The researchers conclude:
'The results of our study show that both behavioral signature and correspondences with utterance can significantly affect humans’ judgements of the naturalness of a video.
'This provides evidence of the necessity for leveraging behavioral signature and the correspondence between behavior and utterance in Deepfake Detection, which are overlooked by models that examine visual quality alone.'
It's worth considering that though the original clips in each test case lead the boards, they don't lead by an overwhelming margin. A significant percentage of the study group was successfully fooled by the adulterated clips.

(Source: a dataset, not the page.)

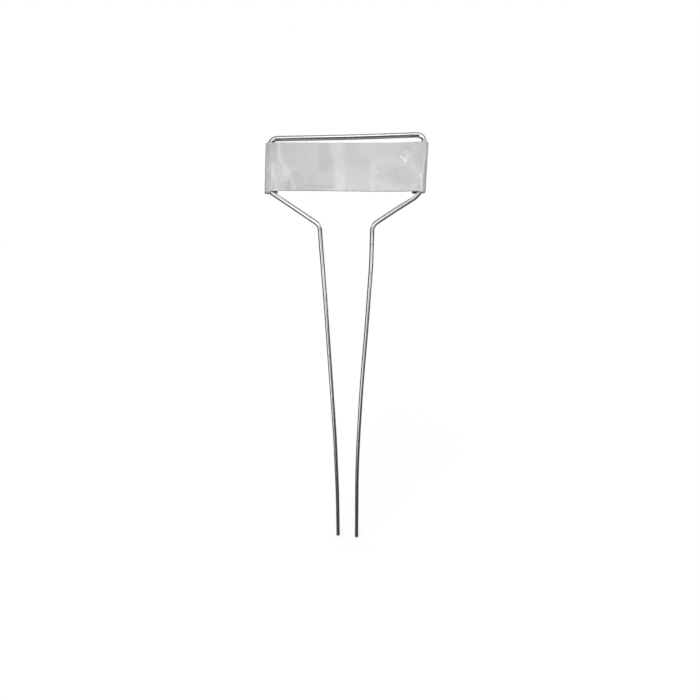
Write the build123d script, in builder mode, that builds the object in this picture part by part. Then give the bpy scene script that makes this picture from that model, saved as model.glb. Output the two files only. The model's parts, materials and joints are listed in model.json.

In terms of political manipulation, which frequently aims itself at marginal or swing voters, that's a notable proportion.
A behavior-based deepfake detection system would need a number of central innovations involving expression recognition, and perhaps a form of upper-body movement recognition that concentrates on the head in order to obtain 'signature' movements of an individual.
Head movement by itself conveys emotional state quite separately from facial expressions, and the results of the new paper's experiments seem to indicate that disjoint between such movements and speech content could be a useful long-term identifier for deepfaked or adulterated content.
Though autism and anxiety, among other conditions, can be recognized through head pose evaluation, and increased effort in speaking is also associated with more vigorous head movements, other facets of identity have come to dominate the attention of the computer vision research sector – especially facial recognition.
However, since a computer user's mouse movements alone can reveal the identity of an individual, it would seem possible in theory that characteristic head movement patterns could be recorded for prominent figures (such as politicians) considered vulnerable to deepfake attacks, as another line of defense against AI-facilitated impersonation.